[Object data in JSON]
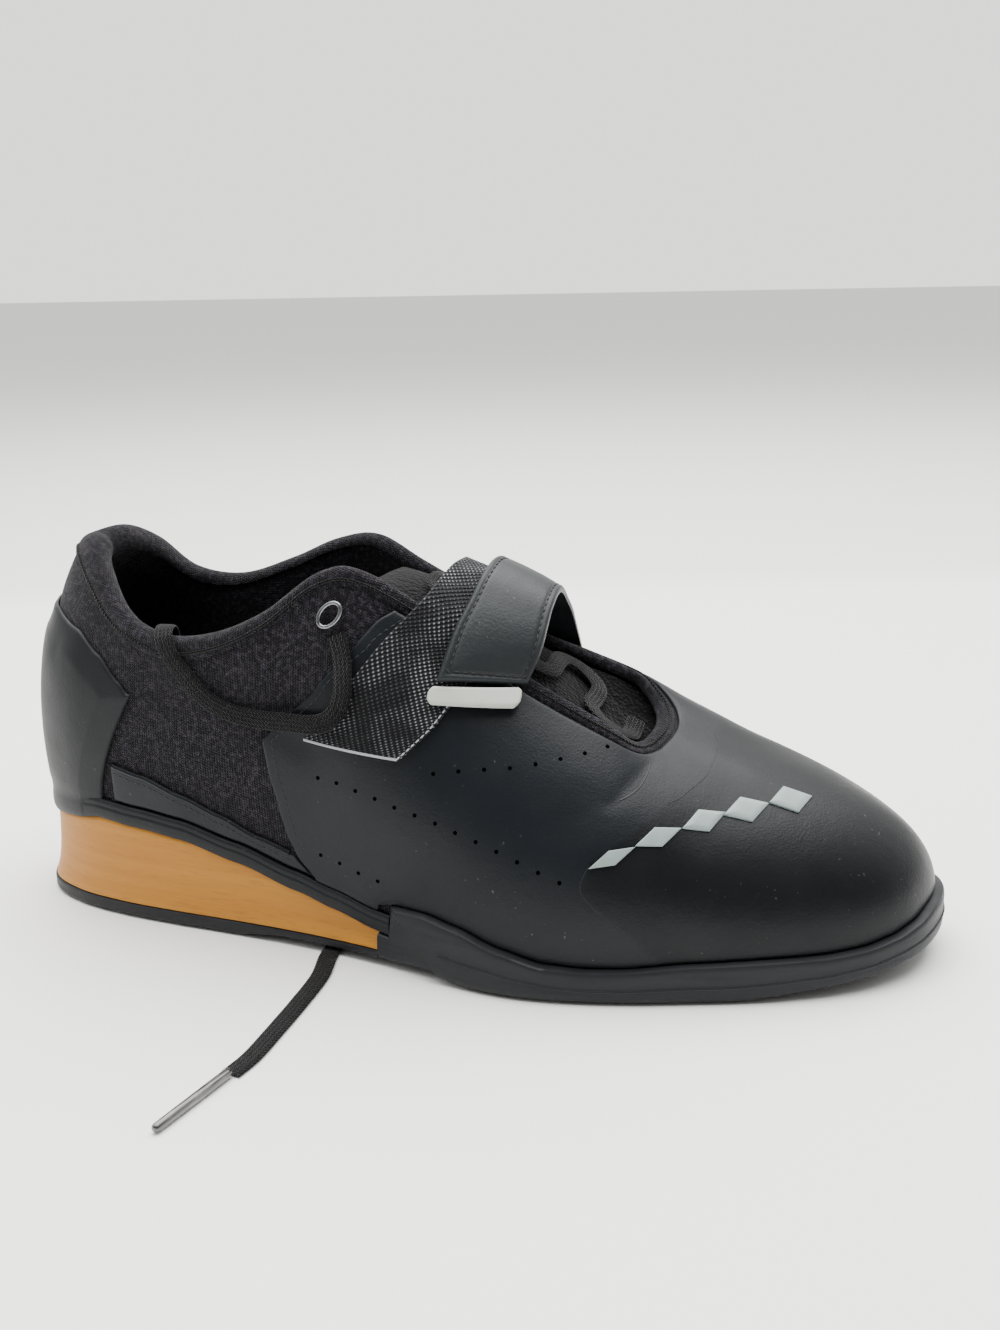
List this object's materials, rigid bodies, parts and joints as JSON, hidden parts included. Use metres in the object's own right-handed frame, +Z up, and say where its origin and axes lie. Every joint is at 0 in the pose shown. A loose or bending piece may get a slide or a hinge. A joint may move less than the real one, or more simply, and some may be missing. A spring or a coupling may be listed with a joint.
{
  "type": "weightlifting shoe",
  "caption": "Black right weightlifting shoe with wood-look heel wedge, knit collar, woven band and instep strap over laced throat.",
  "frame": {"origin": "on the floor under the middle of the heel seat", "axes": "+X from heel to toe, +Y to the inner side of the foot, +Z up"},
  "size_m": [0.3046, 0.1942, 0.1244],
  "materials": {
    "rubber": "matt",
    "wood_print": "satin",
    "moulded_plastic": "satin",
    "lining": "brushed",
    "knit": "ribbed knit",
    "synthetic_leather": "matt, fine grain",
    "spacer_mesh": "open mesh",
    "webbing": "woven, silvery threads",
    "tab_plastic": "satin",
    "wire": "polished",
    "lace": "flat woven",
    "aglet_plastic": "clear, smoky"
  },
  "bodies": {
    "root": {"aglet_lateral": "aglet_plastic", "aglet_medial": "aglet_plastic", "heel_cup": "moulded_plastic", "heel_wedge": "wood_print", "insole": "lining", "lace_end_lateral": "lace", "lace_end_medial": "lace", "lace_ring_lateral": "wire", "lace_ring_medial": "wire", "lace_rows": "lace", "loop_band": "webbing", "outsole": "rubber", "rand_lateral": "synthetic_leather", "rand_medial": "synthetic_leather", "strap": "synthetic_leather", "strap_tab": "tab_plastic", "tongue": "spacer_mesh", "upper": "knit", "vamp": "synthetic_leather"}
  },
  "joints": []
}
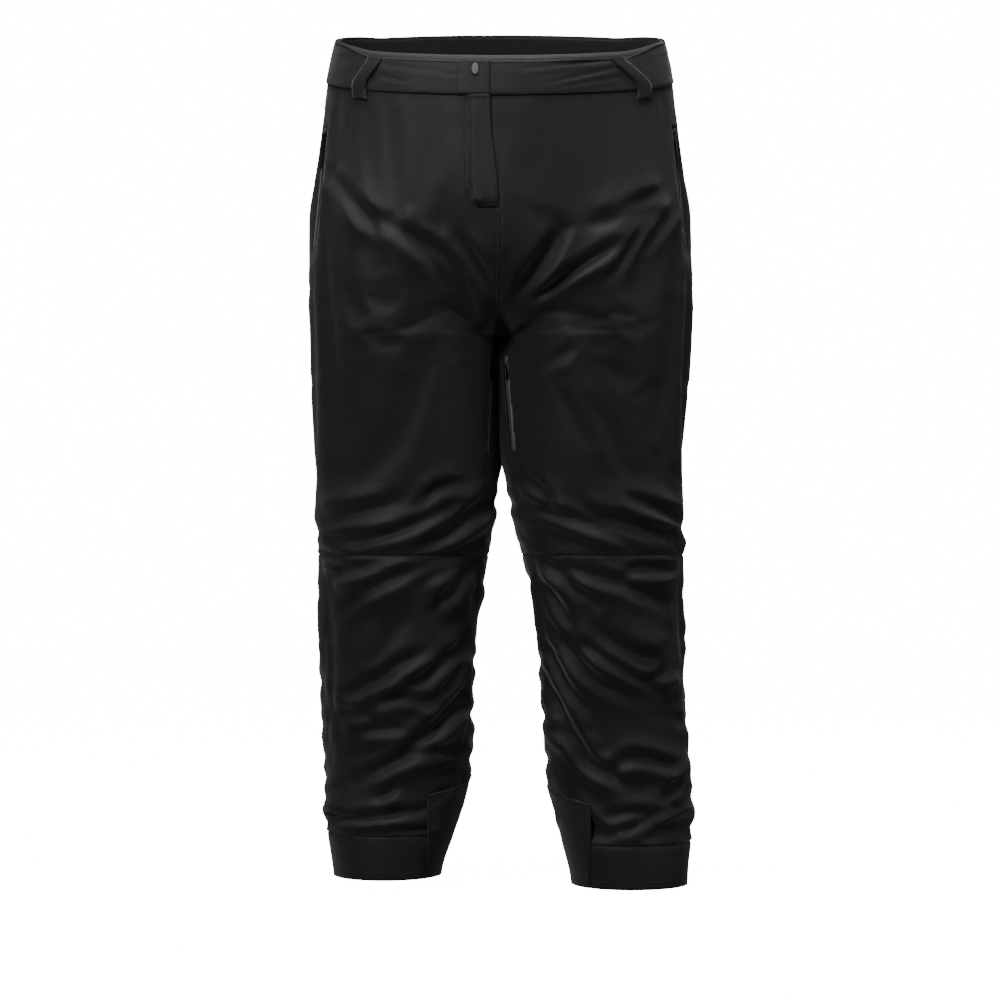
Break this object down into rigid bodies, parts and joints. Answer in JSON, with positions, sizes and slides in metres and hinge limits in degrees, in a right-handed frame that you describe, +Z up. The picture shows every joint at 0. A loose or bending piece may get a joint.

| The exercise |
Print all of the data exactly as it was given.

| Problem solution |
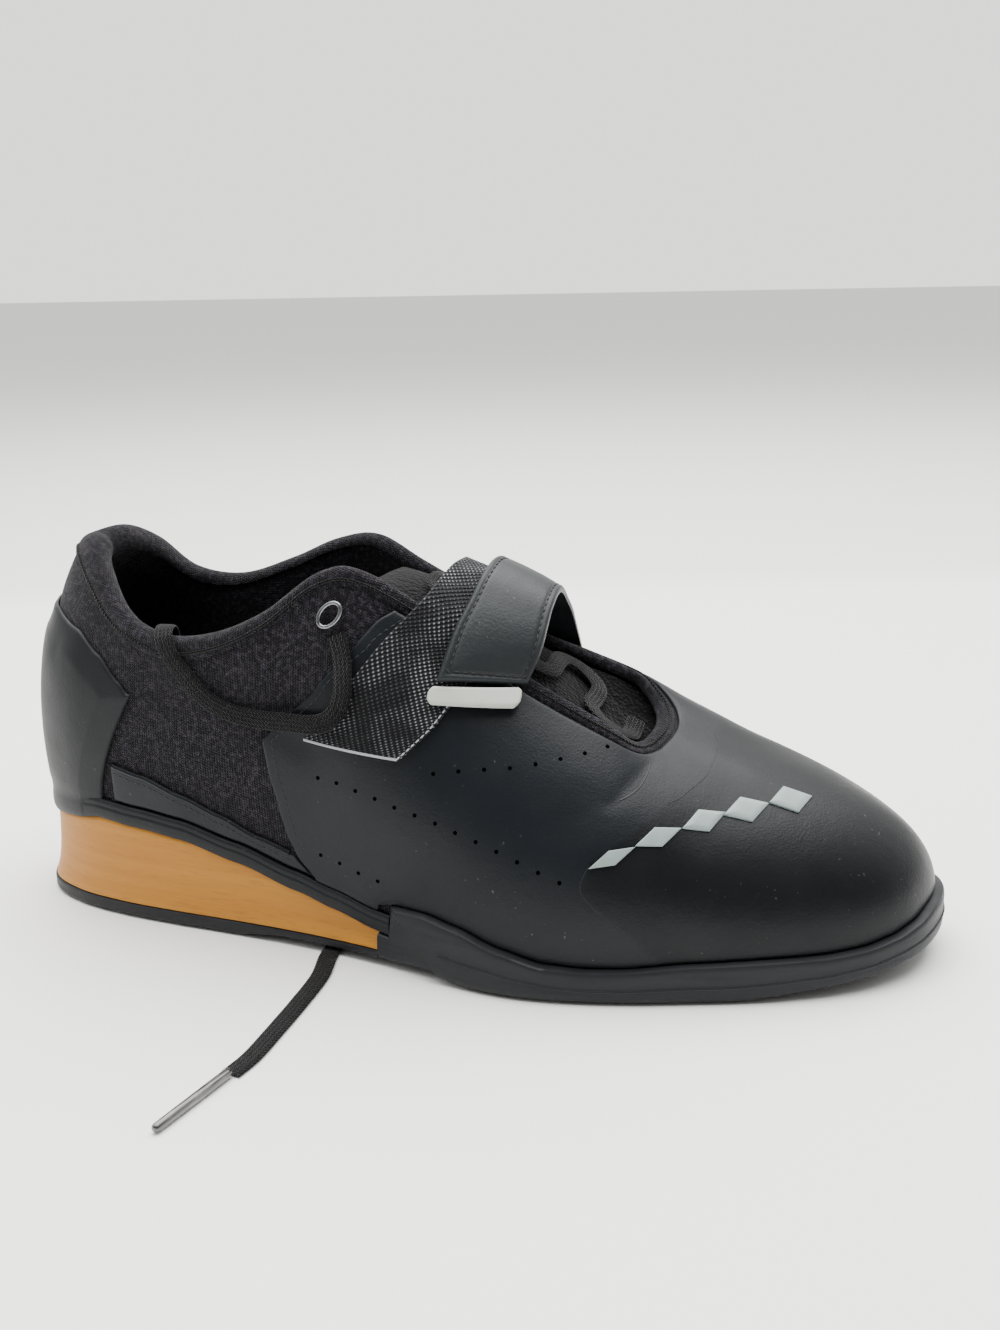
List this object's materials, rigid bodies, parts and joints as JSON, hidden parts included. Use metres in the object's own right-handed frame, +Z up, and say where its origin and axes lie. Every joint is at 0 in the pose shown. A loose or bending piece may get a slide or a hinge. A joint may move less than the real one, or more simply, and some may be missing. A spring or a coupling may be listed with a joint.
{
  "type": "weightlifting shoe",
  "caption": "Black right weightlifting shoe with wood-look heel wedge, knit collar, woven band and instep strap over laced throat.",
  "frame": {"origin": "on the floor under the middle of the heel seat", "axes": "+X from heel to toe, +Y to the inner side of the foot, +Z up"},
  "size_m": [0.3046, 0.1942, 0.1244],
  "materials": {
    "rubber": "matt",
    "wood_print": "satin",
    "moulded_plastic": "satin",
    "lining": "brushed",
    "knit": "ribbed knit",
    "synthetic_leather": "matt, fine grain",
    "spacer_mesh": "open mesh",
    "webbing": "woven, silvery threads",
    "tab_plastic": "satin",
    "wire": "polished",
    "lace": "flat woven",
    "aglet_plastic": "clear, smoky"
  },
  "bodies": {
    "root": {"aglet_lateral": "aglet_plastic", "aglet_medial": "aglet_plastic", "heel_cup": "moulded_plastic", "heel_wedge": "wood_print", "insole": "lining", "lace_end_lateral": "lace", "lace_end_medial": "lace", "lace_ring_lateral": "wire", "lace_ring_medial": "wire", "lace_rows": "lace", "loop_band": "webbing", "outsole": "rubber", "rand_lateral": "synthetic_leather", "rand_medial": "synthetic_leather", "strap": "synthetic_leather", "strap_tab": "tab_plastic", "tongue": "spacer_mesh", "upper": "knit", "vamp": "synthetic_leather"}
  },
  "joints": []
}
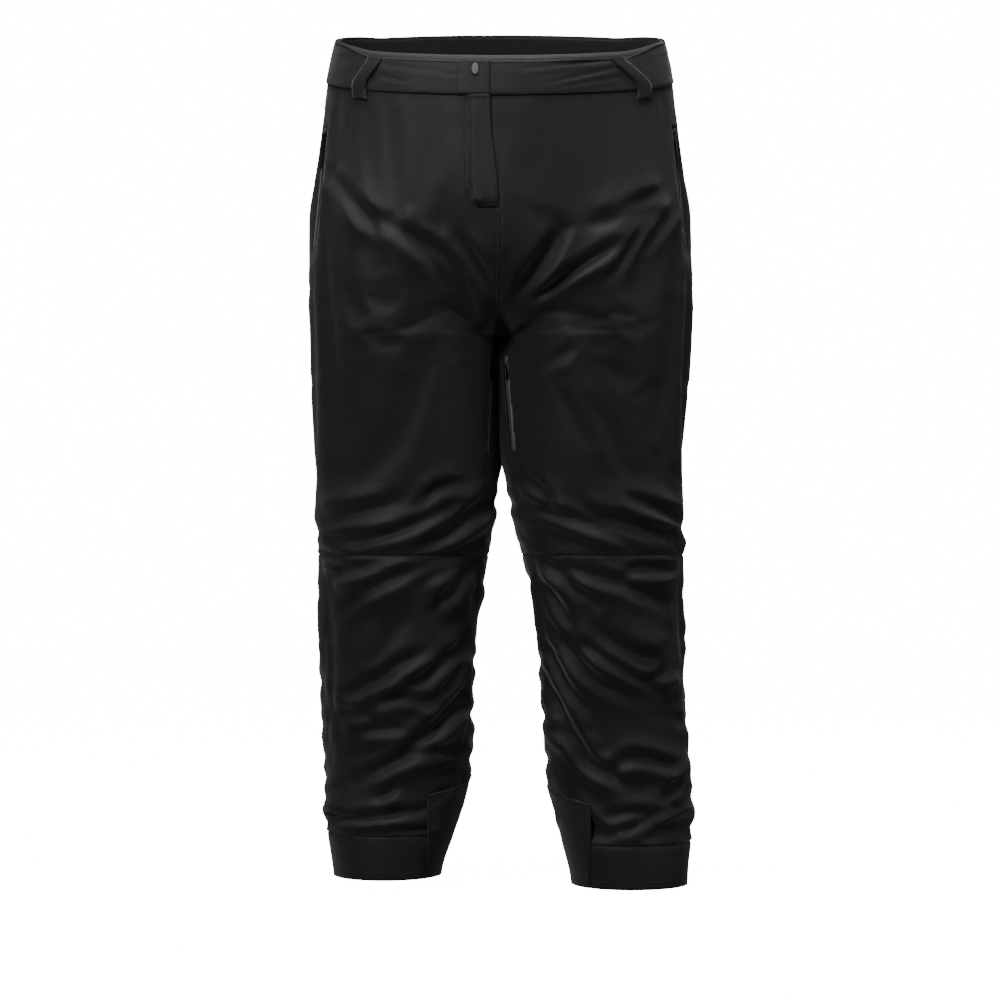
Break this object down into rigid bodies, parts and joints. Answer in JSON, with positions, sizes and slides in metres and hinge limits in degrees, in a right-handed frame that you describe, +Z up. The picture shows every joint at 0. A loose or bending piece may get a joint.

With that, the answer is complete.